With the signing of a memorandum of understanding this week by San Francisco Mayor Ed Lee and San Mateo County Board of Supervisors President Carole Groom, the city’s new – and controversial – local hire ordinance has opened its doors to San Mateo County construction workers. The agreement now allows contractors working on San Francisco public works projects located in San Mateo County to hire an equal number of workers from the two counties.

The MOU, which still needs to be approved by both boards of supervisors, is a reciprocity agreement that ends a dispute between the counties by creating “a level playing field for San Mateo County residents working on construction projects in the county funded by San Francisco,” reports Jerry Hill, a state assemblyman who authored an anti-ordinance bill in response and will now tuck that away.

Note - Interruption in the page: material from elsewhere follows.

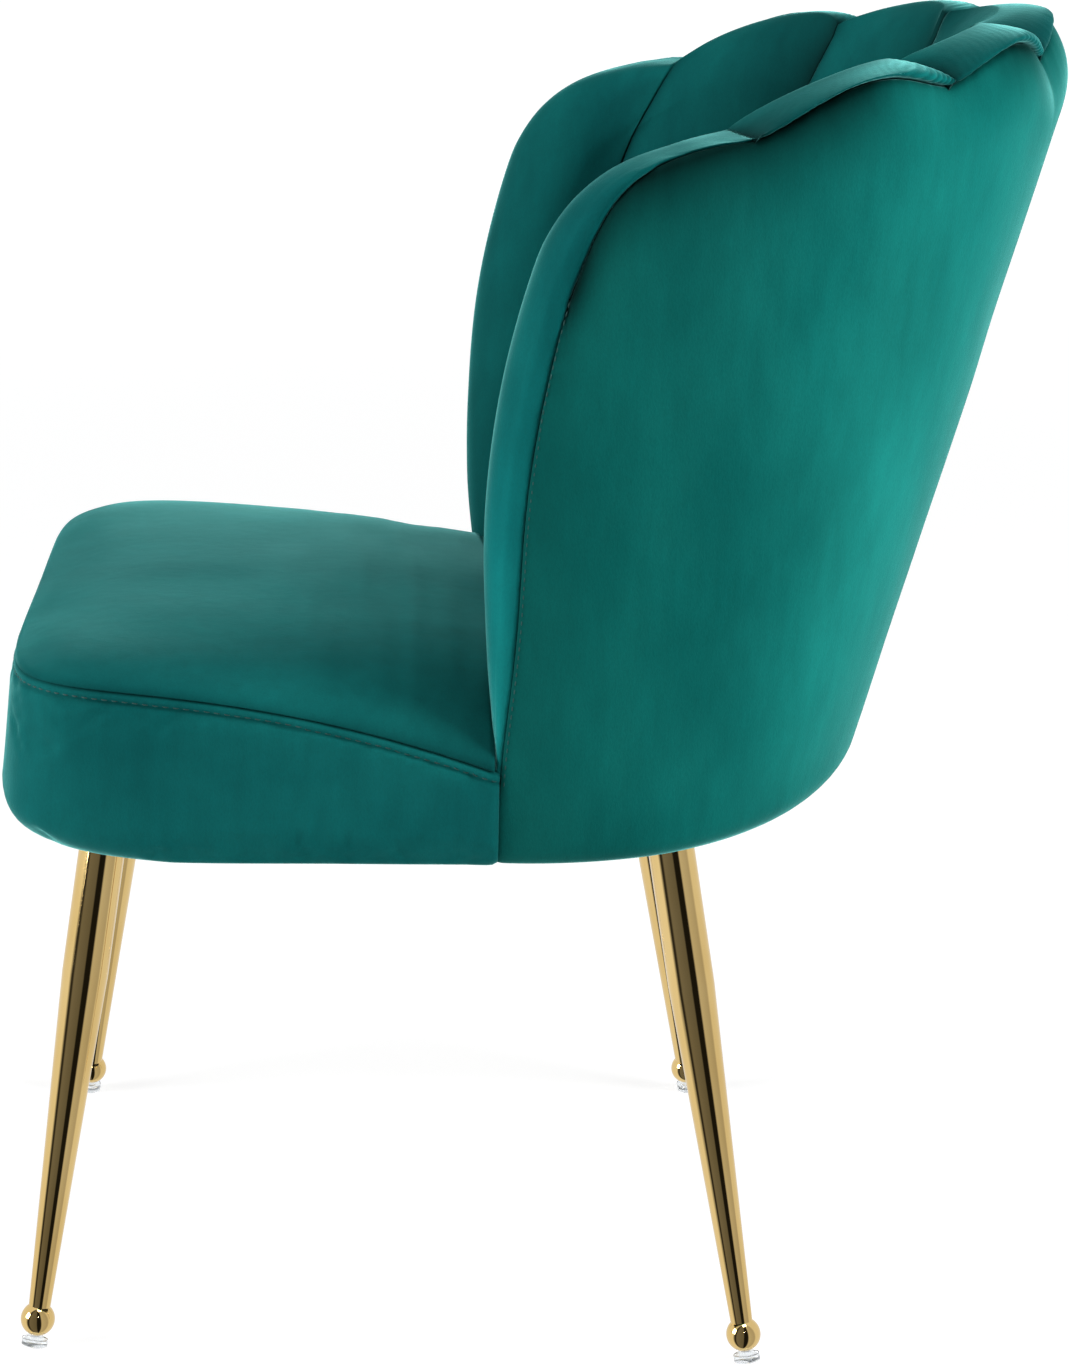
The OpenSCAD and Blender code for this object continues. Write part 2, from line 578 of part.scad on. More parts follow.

As I reported in early April, the ordinance, championed by SF Supervisor John Avalos, requires that firms working on major city construction projects hire a minimum number of San Francisco residents. Beginning this year at least 20% of those working on construction projects must be San Francisco residents and by the year 2016 at least 50% must be San Francisco residents. Businesses that violate the law can be fined. 

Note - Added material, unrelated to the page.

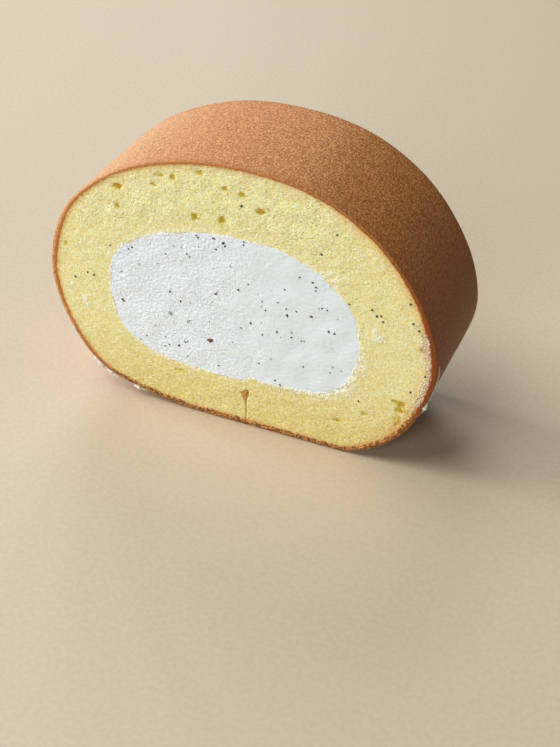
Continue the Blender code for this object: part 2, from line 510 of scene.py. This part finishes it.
def pocketGape(u, v, seam):  # how far a place is moved off the slit, below 0 to the left
    gape = 0
    for side, way in (("left", -1), ("right", 1)):
        low, narrow, widest, high, wide = pocket[side]
        gap = pocket["slack"] + (1 - pocket["slack"]) * smoothStep(narrow, widest, v) ** 2.2
        gap = gap * smoothStep(low, low + 1.5, v) * (1 - smoothStep(widest, high, v)) ** 0.7
        gap = gap * (1 + 0.14 * np.sin(v * 4.1 + way)) * (1 - smoothStep(0, pocket["reach"], np.abs(seam - u)))
        gape = gape + way * wide * gap * (way * (u - seam) > 0)
    return gape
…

The most contentious part of the ordinance is the requirement that San Francisco's ordinance apply to construction projects up to 70 miles outside of city limits, impacting neighboring Bay Area counties.

Hill responds in a press release: “With San Francisco scheduled to award $27 billion in public contracts during the next decade, this provision would have impacted the ability of San Mateo County residents to work on construction projects in their county, including the San Francisco International Airport, the jail in San Bruno, Hetch Hetchy waterworks and other facilities on the peninsula. In the next 18 months alone, San Francisco is scheduled to spend $77 million on 20 projects at SFO, which is located in San Mateo County.” 


So the geography issue has been solved for now. As I’ve heard from industry sources, the potential for abuses – and higher project costs – still remains with these kinds of laws. We shall see.